**Information shown**
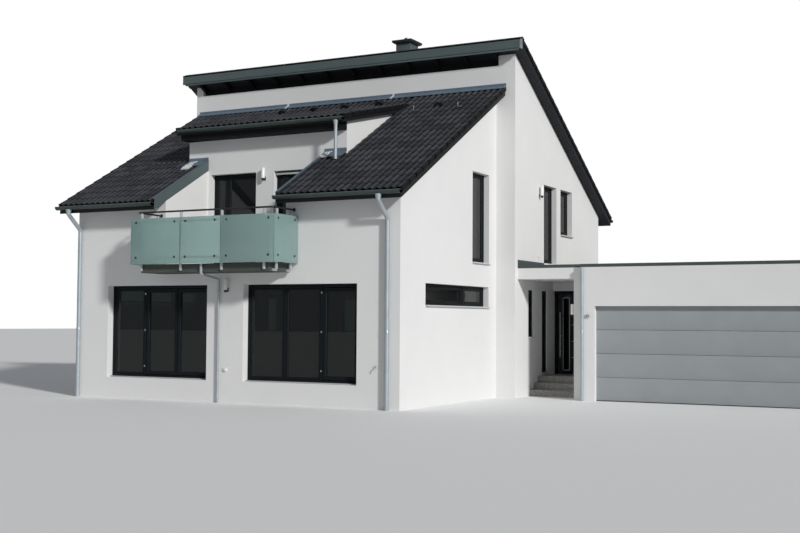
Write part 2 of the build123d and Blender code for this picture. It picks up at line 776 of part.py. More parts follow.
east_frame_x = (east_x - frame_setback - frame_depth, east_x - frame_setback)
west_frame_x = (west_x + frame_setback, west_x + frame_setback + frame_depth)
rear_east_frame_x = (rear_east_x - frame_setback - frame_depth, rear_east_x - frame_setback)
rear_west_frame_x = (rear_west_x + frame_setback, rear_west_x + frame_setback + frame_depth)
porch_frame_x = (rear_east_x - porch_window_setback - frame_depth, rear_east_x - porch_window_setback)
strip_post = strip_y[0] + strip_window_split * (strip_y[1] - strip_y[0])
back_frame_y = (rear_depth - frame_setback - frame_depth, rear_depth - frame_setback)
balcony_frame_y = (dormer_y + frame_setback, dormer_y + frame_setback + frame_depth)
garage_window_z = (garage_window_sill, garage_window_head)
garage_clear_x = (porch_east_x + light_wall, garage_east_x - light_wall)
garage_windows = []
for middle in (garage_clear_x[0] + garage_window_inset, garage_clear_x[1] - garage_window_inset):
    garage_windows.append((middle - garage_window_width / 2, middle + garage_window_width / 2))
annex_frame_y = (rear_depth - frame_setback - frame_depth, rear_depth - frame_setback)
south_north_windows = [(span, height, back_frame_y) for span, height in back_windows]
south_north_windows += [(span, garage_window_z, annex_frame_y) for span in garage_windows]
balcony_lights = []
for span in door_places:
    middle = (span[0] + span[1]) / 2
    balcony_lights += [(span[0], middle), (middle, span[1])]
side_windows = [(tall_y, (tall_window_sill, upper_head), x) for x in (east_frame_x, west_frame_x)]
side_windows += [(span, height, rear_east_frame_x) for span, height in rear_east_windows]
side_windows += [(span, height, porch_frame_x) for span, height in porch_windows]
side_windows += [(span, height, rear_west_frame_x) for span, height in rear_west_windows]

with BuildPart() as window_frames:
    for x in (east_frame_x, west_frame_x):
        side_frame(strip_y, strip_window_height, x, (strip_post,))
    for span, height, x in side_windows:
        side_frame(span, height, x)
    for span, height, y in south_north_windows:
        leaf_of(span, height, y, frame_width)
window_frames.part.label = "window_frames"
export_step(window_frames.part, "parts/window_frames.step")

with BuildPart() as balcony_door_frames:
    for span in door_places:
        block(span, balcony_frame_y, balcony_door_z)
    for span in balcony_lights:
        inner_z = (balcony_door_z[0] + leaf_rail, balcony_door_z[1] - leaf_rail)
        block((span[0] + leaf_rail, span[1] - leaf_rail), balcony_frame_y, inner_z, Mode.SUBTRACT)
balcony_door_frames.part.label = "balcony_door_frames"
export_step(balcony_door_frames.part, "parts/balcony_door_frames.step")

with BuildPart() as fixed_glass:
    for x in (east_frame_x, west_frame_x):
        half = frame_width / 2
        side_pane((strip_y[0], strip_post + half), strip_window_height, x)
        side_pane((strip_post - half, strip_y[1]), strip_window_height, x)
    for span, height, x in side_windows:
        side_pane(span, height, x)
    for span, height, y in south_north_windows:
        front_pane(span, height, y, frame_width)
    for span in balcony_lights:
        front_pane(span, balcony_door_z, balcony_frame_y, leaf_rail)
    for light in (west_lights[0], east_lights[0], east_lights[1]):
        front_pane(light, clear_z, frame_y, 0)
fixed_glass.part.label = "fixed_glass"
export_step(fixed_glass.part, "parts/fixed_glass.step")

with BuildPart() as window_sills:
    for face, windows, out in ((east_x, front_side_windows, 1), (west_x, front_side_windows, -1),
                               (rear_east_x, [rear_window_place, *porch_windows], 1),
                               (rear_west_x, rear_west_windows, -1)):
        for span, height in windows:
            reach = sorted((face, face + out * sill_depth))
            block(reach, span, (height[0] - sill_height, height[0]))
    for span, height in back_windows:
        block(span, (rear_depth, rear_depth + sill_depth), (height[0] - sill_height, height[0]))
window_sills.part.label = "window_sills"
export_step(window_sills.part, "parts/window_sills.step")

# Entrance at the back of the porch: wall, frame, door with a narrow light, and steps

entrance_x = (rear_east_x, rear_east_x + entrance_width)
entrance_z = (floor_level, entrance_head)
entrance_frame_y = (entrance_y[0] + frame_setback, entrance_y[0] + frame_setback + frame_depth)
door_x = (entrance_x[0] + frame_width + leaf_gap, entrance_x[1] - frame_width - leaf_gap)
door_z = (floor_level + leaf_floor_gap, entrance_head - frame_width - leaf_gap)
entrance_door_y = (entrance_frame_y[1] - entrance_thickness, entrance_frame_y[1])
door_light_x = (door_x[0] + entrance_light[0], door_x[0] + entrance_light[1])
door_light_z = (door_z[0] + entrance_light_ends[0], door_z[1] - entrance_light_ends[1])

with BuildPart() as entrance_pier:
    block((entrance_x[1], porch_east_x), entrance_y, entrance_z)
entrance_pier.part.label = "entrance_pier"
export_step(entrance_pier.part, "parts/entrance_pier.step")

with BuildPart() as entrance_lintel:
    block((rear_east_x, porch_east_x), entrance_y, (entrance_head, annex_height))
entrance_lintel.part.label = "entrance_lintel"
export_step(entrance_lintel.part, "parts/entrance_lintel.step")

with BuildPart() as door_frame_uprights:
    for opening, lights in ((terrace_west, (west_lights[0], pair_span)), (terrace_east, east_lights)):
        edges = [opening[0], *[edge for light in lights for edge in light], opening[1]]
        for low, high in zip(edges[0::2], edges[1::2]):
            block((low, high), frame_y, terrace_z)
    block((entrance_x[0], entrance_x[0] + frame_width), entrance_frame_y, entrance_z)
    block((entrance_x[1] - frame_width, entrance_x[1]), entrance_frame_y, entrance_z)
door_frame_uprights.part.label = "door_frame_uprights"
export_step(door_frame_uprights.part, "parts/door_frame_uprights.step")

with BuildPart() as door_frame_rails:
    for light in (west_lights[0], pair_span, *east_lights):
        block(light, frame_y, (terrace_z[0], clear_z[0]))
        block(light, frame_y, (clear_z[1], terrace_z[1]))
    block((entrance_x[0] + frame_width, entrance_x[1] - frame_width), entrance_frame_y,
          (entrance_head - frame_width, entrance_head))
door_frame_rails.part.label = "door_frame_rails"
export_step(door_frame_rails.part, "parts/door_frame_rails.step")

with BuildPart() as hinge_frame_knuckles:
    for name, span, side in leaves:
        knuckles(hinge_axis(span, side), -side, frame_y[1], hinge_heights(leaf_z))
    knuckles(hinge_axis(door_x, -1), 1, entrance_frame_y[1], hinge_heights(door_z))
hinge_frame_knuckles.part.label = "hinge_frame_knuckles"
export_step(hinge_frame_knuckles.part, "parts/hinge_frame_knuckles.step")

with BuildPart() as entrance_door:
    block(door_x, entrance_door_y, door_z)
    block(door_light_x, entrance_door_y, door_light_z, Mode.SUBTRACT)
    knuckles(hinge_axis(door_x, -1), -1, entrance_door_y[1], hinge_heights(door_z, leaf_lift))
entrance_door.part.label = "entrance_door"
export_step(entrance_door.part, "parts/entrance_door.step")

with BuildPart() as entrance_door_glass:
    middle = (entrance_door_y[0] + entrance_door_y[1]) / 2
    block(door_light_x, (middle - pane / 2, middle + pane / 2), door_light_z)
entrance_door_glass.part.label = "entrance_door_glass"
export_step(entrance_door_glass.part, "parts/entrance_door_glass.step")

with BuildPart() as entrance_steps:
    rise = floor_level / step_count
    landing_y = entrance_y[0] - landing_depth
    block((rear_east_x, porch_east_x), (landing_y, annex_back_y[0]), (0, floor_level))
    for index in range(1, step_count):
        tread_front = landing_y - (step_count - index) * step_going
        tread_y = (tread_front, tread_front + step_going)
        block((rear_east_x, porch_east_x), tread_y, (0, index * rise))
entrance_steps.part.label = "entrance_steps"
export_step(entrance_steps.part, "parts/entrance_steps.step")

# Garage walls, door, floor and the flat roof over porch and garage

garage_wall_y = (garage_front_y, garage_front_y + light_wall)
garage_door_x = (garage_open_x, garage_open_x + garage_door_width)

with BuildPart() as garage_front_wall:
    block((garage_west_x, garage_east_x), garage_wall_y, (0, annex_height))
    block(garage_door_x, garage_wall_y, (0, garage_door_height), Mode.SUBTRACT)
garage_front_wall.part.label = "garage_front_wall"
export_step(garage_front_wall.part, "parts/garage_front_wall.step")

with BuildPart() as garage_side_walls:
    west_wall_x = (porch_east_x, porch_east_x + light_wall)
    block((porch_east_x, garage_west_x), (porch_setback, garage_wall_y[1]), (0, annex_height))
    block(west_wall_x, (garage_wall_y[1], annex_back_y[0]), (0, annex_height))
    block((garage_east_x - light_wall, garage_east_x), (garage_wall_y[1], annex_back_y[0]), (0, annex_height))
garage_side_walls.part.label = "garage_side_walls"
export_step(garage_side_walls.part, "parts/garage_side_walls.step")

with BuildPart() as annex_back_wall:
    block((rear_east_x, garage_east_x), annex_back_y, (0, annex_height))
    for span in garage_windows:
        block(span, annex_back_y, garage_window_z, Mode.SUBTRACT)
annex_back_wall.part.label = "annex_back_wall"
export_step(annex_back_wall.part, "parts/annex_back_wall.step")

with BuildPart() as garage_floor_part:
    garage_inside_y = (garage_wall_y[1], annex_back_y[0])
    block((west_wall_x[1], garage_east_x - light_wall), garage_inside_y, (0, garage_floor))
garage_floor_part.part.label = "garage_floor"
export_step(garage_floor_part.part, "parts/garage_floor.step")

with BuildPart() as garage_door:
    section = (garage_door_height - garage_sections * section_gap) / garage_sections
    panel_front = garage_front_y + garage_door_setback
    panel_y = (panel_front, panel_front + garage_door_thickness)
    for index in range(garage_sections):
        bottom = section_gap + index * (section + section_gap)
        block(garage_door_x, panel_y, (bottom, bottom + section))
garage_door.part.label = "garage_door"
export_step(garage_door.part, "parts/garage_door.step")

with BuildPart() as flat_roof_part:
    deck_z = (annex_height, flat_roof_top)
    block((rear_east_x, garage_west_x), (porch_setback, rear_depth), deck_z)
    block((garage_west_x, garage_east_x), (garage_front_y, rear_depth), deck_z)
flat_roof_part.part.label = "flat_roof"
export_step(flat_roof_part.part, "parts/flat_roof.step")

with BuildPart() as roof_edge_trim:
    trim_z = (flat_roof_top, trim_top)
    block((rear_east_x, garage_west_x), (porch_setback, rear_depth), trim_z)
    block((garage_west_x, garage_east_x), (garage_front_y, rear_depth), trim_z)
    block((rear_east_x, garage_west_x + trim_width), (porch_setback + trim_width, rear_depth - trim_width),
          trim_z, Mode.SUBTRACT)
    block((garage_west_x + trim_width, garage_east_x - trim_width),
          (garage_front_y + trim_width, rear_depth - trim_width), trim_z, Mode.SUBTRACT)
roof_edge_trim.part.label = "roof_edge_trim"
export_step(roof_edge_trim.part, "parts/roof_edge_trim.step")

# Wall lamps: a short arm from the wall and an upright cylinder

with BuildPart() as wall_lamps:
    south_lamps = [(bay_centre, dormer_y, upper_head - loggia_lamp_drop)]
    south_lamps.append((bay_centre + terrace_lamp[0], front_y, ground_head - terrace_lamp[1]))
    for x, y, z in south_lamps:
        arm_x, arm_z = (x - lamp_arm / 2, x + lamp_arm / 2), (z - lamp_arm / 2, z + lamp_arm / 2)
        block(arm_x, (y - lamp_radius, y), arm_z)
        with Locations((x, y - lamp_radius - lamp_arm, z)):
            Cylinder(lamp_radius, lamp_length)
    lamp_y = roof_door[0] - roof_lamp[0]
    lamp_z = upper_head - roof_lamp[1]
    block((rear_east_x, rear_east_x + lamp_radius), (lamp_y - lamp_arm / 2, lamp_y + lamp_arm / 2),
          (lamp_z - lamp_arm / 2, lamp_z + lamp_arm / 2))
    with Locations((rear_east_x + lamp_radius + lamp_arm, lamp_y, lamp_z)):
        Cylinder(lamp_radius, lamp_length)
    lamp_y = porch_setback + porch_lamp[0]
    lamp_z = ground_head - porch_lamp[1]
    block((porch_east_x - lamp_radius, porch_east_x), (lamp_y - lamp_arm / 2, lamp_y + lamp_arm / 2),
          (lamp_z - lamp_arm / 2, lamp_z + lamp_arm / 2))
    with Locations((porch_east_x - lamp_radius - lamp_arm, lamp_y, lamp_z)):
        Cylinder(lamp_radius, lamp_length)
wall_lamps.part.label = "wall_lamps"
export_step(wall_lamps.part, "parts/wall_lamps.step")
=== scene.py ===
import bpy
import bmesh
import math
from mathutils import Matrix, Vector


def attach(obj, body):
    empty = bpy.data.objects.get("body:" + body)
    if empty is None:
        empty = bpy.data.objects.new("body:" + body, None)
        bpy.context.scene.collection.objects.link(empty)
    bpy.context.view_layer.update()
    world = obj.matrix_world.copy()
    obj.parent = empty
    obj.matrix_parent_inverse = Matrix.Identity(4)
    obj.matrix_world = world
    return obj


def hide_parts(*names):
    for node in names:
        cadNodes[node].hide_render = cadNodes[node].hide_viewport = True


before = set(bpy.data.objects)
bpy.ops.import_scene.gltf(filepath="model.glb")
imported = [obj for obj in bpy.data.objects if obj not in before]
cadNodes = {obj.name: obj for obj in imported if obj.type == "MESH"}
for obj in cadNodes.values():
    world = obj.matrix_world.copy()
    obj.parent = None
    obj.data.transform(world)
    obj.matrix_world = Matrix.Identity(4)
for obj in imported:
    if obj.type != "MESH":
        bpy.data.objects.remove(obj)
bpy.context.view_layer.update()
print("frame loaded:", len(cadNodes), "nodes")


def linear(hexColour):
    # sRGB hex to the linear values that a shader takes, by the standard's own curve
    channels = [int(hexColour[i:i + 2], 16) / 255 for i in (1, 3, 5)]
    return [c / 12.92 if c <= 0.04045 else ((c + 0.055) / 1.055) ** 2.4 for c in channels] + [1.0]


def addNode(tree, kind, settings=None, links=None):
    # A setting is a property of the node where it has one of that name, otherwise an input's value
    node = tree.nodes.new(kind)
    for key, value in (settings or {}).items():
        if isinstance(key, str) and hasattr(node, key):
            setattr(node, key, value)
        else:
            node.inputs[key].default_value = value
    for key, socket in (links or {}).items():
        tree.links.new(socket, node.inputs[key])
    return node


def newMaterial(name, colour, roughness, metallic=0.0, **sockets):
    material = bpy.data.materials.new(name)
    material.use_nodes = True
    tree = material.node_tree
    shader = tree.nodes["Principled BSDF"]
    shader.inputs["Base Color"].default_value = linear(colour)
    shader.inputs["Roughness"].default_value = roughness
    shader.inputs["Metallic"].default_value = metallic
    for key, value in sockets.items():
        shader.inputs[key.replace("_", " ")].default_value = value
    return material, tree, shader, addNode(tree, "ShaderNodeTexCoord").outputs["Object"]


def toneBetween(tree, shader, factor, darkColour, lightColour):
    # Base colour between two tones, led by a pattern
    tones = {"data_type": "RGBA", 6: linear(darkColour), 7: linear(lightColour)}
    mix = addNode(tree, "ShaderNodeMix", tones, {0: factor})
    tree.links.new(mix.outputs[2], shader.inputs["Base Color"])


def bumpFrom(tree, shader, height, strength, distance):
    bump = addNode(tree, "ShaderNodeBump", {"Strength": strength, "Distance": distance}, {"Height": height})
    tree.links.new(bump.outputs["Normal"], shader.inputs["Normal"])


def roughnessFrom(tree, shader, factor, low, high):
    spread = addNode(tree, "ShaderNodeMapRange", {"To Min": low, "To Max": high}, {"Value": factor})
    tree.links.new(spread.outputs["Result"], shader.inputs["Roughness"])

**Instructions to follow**
In the listing above, locate the line containing "with Locations((rear_east_x +" and the line containing "return [c /". Transcribe those two lines and everything between them, exactly as written.

**Worked solution**
    with Locations((rear_east_x + lamp_radius + lamp_arm, lamp_y, lamp_z)):
        Cylinder(lamp_radius, lamp_length)
    lamp_y = porch_setback + porch_lamp[0]
    lamp_z = ground_head - porch_lamp[1]
    block((porch_east_x - lamp_radius, porch_east_x), (lamp_y - lamp_arm / 2, lamp_y + lamp_arm / 2),
          (lamp_z - lamp_arm / 2, lamp_z + lamp_arm / 2))
    with Locations((porch_east_x - lamp_radius - lamp_arm, lamp_y, lamp_z)):
        Cylinder(lamp_radius, lamp_length)
wall_lamps.part.label = "wall_lamps"
export_step(wall_lamps.part, "parts/wall_lamps.step")
=== scene.py ===
import bpy
import bmesh
import math
from mathutils import Matrix, Vector


def attach(obj, body):
    empty = bpy.data.objects.get("body:" + body)
    if empty is None:
        empty = bpy.data.objects.new("body:" + body, None)
        bpy.context.scene.collection.objects.link(empty)
    bpy.context.view_layer.update()
    world = obj.matrix_world.copy()
    obj.parent = empty
    obj.matrix_parent_inverse = Matrix.Identity(4)
    obj.matrix_world = world
    return obj


def hide_parts(*names):
    for node in names:
        cadNodes[node].hide_render = cadNodes[node].hide_viewport = True


before = set(bpy.data.objects)
bpy.ops.import_scene.gltf(filepath="model.glb")
imported = [obj for obj in bpy.data.objects if obj not in before]
cadNodes = {obj.name: obj for obj in imported if obj.type == "MESH"}
for obj in cadNodes.values():
    world = obj.matrix_world.copy()
    obj.parent = None
    obj.data.transform(world)
    obj.matrix_world = Matrix.Identity(4)
for obj in imported:
    if obj.type != "MESH":
        bpy.data.objects.remove(obj)
bpy.context.view_layer.update()
print("frame loaded:", len(cadNodes), "nodes")


def linear(hexColour):
    # sRGB hex to the linear values that a shader takes, by the standard's own curve
    channels = [int(hexColour[i:i + 2], 16) / 255 for i in (1, 3, 5)]
    return [c / 12.92 if c <= 0.04045 else ((c + 0.055) / 1.055) ** 2.4 for c in channels] + [1.0]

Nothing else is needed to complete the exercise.